** BEGIN **

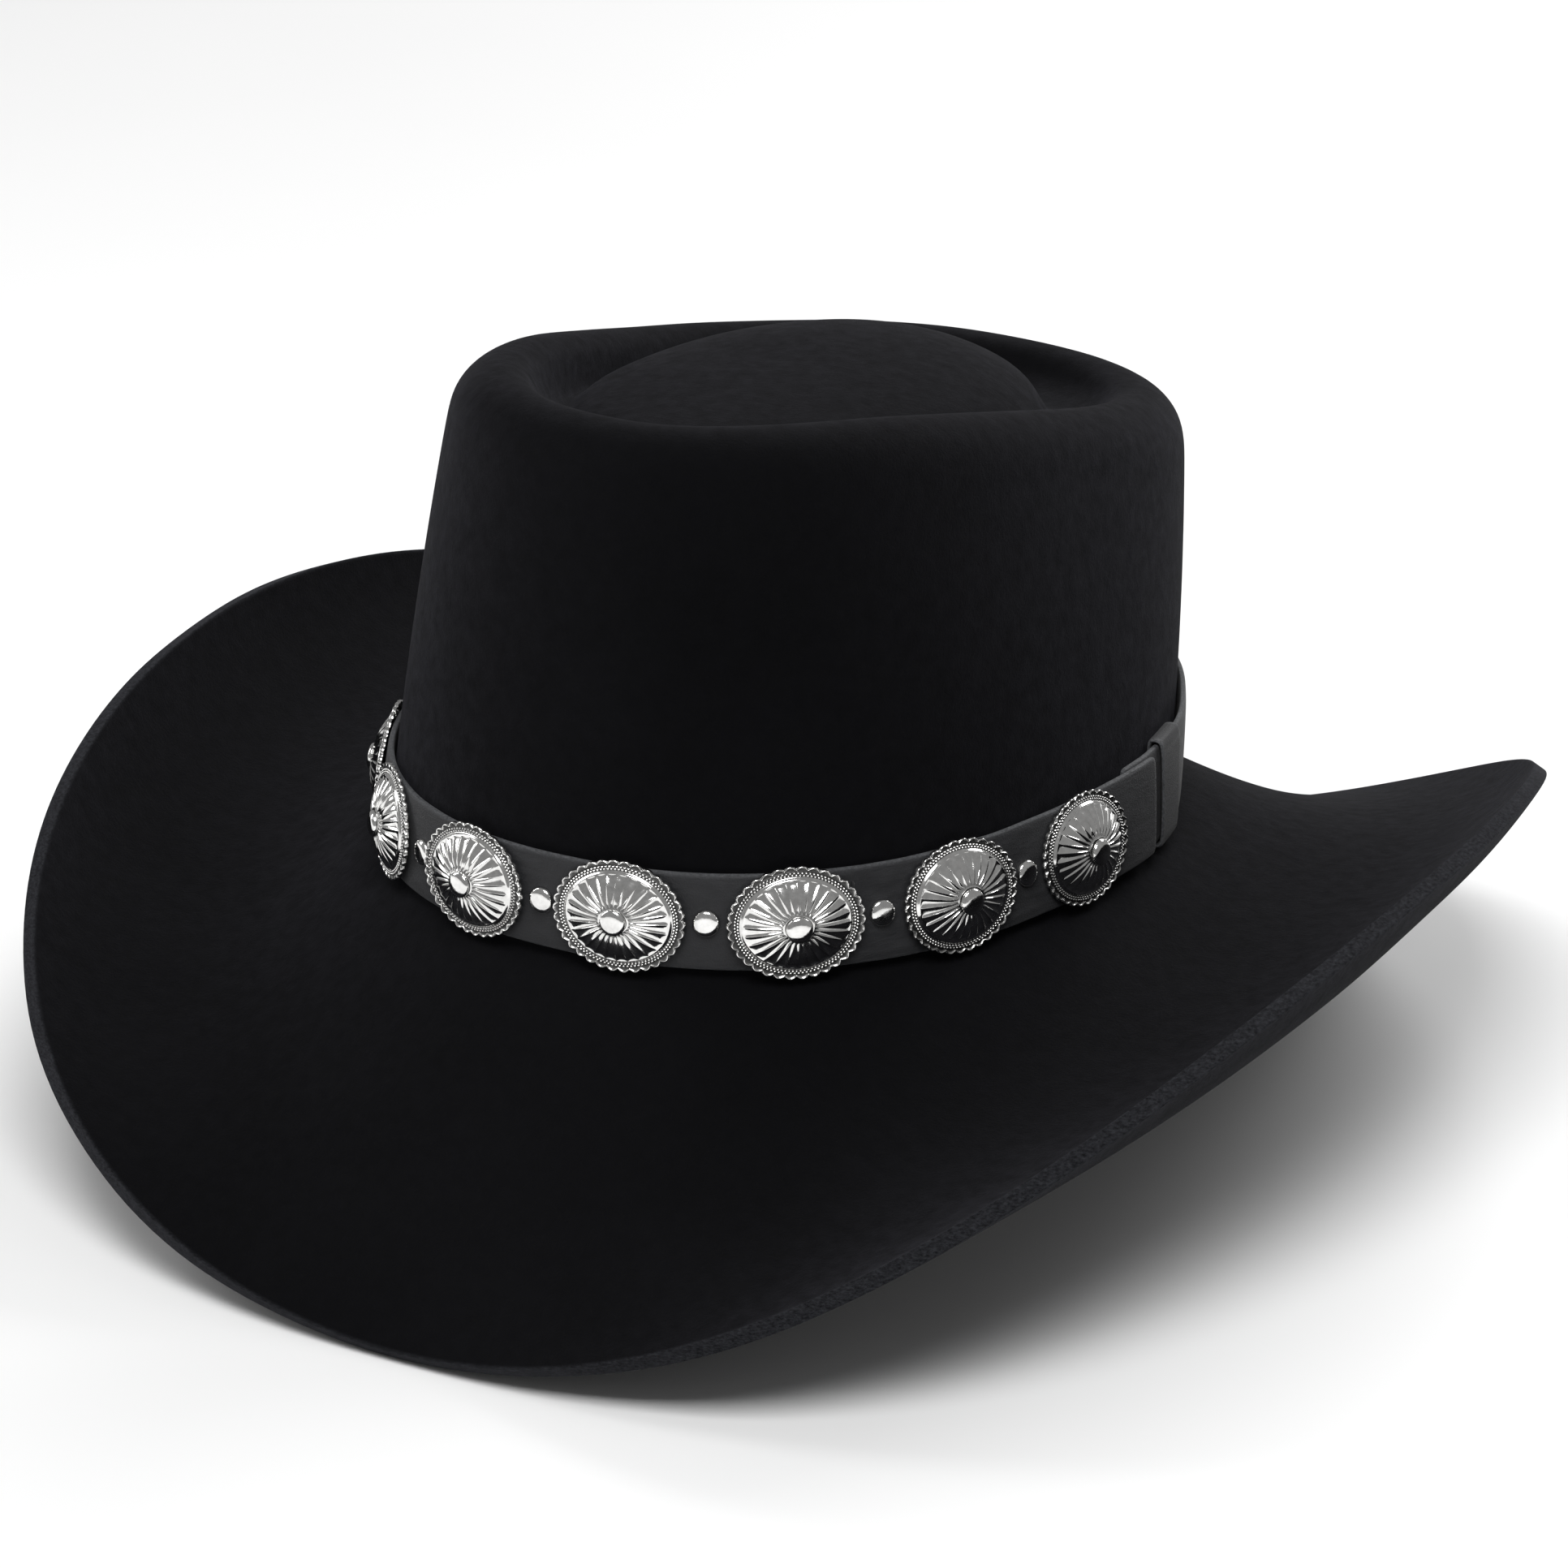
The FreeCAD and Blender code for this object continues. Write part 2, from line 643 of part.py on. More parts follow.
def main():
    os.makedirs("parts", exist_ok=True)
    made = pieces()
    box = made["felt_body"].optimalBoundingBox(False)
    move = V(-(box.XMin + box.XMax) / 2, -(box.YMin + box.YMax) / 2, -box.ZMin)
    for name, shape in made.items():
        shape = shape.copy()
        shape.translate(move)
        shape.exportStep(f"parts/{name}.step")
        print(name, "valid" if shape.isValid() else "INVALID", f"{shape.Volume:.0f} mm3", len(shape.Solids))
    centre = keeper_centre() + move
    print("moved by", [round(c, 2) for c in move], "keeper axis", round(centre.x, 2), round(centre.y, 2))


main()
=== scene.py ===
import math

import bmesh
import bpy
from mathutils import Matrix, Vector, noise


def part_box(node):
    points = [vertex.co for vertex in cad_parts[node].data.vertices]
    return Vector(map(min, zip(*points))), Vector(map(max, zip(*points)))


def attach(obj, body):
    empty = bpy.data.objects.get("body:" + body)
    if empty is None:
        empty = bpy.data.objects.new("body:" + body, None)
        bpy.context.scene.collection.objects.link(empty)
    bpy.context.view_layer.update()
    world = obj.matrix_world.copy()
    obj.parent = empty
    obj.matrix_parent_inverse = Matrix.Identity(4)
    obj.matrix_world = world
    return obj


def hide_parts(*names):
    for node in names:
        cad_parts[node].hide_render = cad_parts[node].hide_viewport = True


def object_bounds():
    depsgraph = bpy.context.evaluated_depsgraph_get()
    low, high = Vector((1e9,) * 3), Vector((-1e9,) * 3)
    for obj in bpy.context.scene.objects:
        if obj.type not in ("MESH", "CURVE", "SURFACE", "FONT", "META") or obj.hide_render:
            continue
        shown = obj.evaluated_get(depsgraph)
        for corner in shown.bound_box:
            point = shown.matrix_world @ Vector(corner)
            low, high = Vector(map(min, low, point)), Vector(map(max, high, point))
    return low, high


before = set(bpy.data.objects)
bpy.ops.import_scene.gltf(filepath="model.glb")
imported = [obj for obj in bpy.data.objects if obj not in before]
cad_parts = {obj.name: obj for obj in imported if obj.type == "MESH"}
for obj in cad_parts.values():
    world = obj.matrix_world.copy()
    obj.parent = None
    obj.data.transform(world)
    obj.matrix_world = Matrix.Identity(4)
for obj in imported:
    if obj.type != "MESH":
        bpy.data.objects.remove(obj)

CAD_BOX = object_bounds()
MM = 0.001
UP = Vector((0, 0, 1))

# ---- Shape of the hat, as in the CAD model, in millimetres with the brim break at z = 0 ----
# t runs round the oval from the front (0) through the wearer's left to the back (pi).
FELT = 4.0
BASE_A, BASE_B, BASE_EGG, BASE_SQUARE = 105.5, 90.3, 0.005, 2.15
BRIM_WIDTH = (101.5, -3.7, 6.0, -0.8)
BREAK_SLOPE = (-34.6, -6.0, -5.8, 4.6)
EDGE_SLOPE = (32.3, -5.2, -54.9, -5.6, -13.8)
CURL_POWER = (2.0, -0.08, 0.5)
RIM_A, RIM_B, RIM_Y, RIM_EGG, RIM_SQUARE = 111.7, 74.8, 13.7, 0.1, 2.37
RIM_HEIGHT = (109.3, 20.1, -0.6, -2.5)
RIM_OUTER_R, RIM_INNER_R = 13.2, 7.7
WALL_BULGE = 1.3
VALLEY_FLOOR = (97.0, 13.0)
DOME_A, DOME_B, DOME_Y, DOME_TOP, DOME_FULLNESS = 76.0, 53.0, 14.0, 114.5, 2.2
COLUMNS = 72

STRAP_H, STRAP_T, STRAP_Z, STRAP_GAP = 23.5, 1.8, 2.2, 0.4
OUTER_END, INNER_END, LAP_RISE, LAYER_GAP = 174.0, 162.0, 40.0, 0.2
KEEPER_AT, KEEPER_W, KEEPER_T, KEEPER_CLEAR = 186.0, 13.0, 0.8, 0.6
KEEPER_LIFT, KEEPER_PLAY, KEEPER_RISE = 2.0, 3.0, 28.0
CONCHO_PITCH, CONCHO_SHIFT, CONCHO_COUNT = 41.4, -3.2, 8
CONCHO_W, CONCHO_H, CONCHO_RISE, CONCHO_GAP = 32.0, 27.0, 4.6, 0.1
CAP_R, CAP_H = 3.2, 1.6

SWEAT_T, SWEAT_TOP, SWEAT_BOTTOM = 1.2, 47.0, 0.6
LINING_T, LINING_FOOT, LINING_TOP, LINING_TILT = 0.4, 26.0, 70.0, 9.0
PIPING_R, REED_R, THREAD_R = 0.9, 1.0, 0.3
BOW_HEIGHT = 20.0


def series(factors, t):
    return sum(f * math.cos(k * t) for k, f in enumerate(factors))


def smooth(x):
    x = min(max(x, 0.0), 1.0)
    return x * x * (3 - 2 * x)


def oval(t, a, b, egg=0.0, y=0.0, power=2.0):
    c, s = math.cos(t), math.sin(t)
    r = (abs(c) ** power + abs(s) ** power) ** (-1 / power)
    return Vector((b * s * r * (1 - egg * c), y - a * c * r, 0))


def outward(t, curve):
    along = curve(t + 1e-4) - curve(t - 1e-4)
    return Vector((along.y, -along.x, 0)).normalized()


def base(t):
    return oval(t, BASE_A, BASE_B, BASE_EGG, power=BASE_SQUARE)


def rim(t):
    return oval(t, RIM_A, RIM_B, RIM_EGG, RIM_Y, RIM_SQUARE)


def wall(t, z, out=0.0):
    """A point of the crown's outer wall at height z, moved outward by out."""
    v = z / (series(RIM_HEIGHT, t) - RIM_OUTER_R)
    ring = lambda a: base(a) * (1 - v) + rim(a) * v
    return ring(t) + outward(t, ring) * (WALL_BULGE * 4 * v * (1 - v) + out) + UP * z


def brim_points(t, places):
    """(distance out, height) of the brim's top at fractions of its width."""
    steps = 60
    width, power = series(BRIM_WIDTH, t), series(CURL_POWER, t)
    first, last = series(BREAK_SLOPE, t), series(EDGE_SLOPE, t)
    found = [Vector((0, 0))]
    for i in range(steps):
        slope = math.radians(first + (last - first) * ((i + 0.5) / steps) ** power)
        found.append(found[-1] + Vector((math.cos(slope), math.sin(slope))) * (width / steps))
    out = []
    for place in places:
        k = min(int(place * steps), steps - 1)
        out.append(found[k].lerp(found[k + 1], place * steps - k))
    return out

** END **

GOAL:
Proceeding from the line containing "2), round(centre.y, 2))" through the line containing "low, high = Vector((1e9,)", transcribe the lines above exactly, both end lines included.

EXERCISE RESULT:
    print("moved by", [round(c, 2) for c in move], "keeper axis", round(centre.x, 2), round(centre.y, 2))


main()
=== scene.py ===
import math

import bmesh
import bpy
from mathutils import Matrix, Vector, noise


def part_box(node):
    points = [vertex.co for vertex in cad_parts[node].data.vertices]
    return Vector(map(min, zip(*points))), Vector(map(max, zip(*points)))


def attach(obj, body):
    empty = bpy.data.objects.get("body:" + body)
    if empty is None:
        empty = bpy.data.objects.new("body:" + body, None)
        bpy.context.scene.collection.objects.link(empty)
    bpy.context.view_layer.update()
    world = obj.matrix_world.copy()
    obj.parent = empty
    obj.matrix_parent_inverse = Matrix.Identity(4)
    obj.matrix_world = world
    return obj


def hide_parts(*names):
    for node in names:
        cad_parts[node].hide_render = cad_parts[node].hide_viewport = True


def object_bounds():
    depsgraph = bpy.context.evaluated_depsgraph_get()
    low, high = Vector((1e9,) * 3), Vector((-1e9,) * 3)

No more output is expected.